To date more than 6,600 pounds of copper have been electroformed on 33 mandrels for the experiment at SURF, Christofferson said. Not all parts within the Majorana Demonstrator need the highest purity material, so in those cases copper was electroformed at a shallow facility at Pacific Northwest National Laboratory.
The process works like this:
Mandrels weighing up to 60 pounds each are lowered into the center a sulfuric acid bath and surrounded by nearly one ton of copper nuggets that have been triple-etched in nitric acid. Dilute sulfuric acid breaks down the copper, freeing uranium, thorium and radioisotopes like Cobalt-60, which will stay in solution and not be included into the electroformed copper.
Finally, an electrical current is run through the mandrel, which attracts the copper ions, causing the copper to accumulate on the surface of the mandrel at a rate of about 33 millionths of a meter per day. Most mandrels stay in the solution for over a year, depending on the thickness required. It's a process that requires constant upkeep, Christofferson said.

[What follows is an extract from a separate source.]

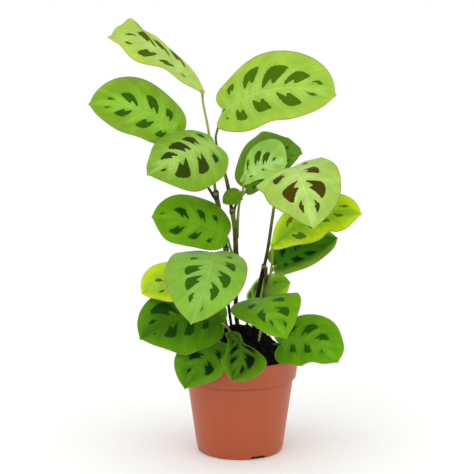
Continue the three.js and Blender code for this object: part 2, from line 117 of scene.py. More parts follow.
def leaf_skin(name, rib, field, edge, blotch, soft):
    """Living leaf: a waxy cuticle over pale feathering, green fields and dark blotches.

    The colours are the feathering along the midrib, the field between the veins, the outer
    band, and the blotches, whose edges fade over soft mm.
    """
    material, tree, shader = new_material(name)
    read = {
        key: add(tree, "ShaderNodeAttribute", attribute_name=key).outputs["Fac"]
        for key in ("blotch", "feather", "share", "vein", "band")
    }
    place = add(tree, "ShaderNodeTexCoord").outputs["Object"]
    # Ragged ends of the pigment, about 1.5 mm across, and slow drifts of 18 mm over the leaf.
    rag = add(tree, "ShaderNodeTexNoise", {"Vector": place, "Scale": 620, "Detail": 2})
    drift = add(tree, "ShaderNodeTexNoise", {"Vector": place, "Scale": 55, "Detail": 2})
    # Fine parallel veins, drawn 3 mm apart where real ones are 1 mm, so that they show.
    fan = add(tree, "ShaderNodeCombineXYZ",
              {"X": read["band"], "Y": read["share"], "Z": drift.outputs["Fac"]})
    stretch = add(tree, "ShaderNodeMapping", {"Vector": fan.outputs[0], "Scale": (6, 1.5, 3)})
    streak = add(tree, "ShaderNodeTexNoise",
                 {"Vector": stretch.outputs[0], "Scale": 1, "Detail": 2})
    ragged = add(tree, "ShaderNodeMath", {0: rag.outputs["Fac"], 1: 2.4, 2: read["blotch"]},
                 operation="MULTIPLY_ADD")
    inked = add(tree, "ShaderNodeMapRange",
                {"Value": ragged.outputs[0], "From Min": 1.2 - soft, "From Max": 1.2 + soft},
                interpolation_type="SMOOTHSTEP")
    brushed = add(tree, "ShaderNodeMath", {0: streak.outputs["Fac"], 1: 0.8, 2: read["feather"]},
                  operation="MULTIPLY_ADD")
    feathered = add(tree, "ShaderNodeMapRange",
                    {"Value": brushed.outputs[0], "From Min": -0.1, "From Max": 1.2},
                    interpolation_type="SMOOTHSTEP")
    outer = add(tree, "ShaderNodeMapRange",
                {"Value": read["share"], "From Min": 0.4, "From Max": 0.95},
                interpolation_type="SMOOTHSTEP")
    band = add(tree, "ShaderNodeMix",
               {0: outer.outputs[0], 6: linear(field), 7: linear(edge)}, data_type="RGBA")
    body = add(tree, "ShaderNodeMix",
               {0: feathered.outputs[0], 6: band.outputs[2], 7: linear(rib)}, data_type="RGBA")
    # Lateral veins show as slightly paler lines.
    pale = [min(1, 1.4 * part) for part in linear(rib)]
    veined = add(tree, "ShaderNodeMapRange",
                 {"Value": read["vein"], "From Min": 0.45, "From Max": 1, "To Max": 0.6})
    lined = add(tree, "ShaderNodeMix",
                {0: veined.outputs[0], 6: body.outputs[2], 7: pale}, data_type="RGBA")
    darkened = add(tree, "ShaderNodeMix",
                   {0: inked.outputs[0], 6: lined.outputs[2], 7: linear(blotch)}, data_type="RGBA")
    # The cut margin is a hair-thin pale brown line.
    rim = add(tree, "ShaderNodeMapRange",
              {"Value": read["share"], "From Min": 0.965, "From Max": 0.99, "To Max": 0.75})
    rimmed = add(tree, "ShaderNodeMix",
                 {0: rim.outputs[0], 6: darkened.outputs[2], 7: linear("#8a8a4e")}, data_type="RGBA")
    mottle = add(tree, "ShaderNodeMath",
                 {0: drift.outputs["Fac"], 1: streak.outputs["Fac"]}, operation="ADD")
    light = add(tree, "ShaderNodeMapRange",
                {"Value": mottle.outputs[0], "From Min": 0.6, "From Max": 1.4,
                 "To Min": 0.84, "To Max": 1.16})
    final = add(tree, "ShaderNodeHueSaturation",
                {"Color": rimmed.outputs[2], "Value": light.outputs[0]})
    # Cells and the finest veins, 0.8 mm apart.
    grain = add(tree, "ShaderNodeTexNoise", {"Vector": place, "Scale": 1250, "Detail": 3})
    relief = add(tree, "ShaderNodeBump",
                 {"Height": grain.outputs["Fac"], "Strength": 0.16, "Distance": 0.4 * MM})
    gloss = add(tree, "ShaderNodeMapRange",
                {"Value": drift.outputs["Fac"], "To Min": 0.38, "To Max": 0.56})
    feed(tree, shader, {
        "Base Color": final.outputs[0], "Normal": relief.outputs[0],
        "Roughness": gloss.outputs[0], "IOR": 1.42, "Specular IOR Level": 0.07})
    return material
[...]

"The copper has to be kept as the same height as the mandrel. But as the nuggets dissolve they sink to the bottom so we have to constantly add more nuggets. We also have to maintain the chemistry of the baths."
Christofferson said the past four years with Majorana have been an adventure. "I have learned so much about science outside my field. I've also learned a lot about people. Proper management of a workforce can be just as important as the systems we are building."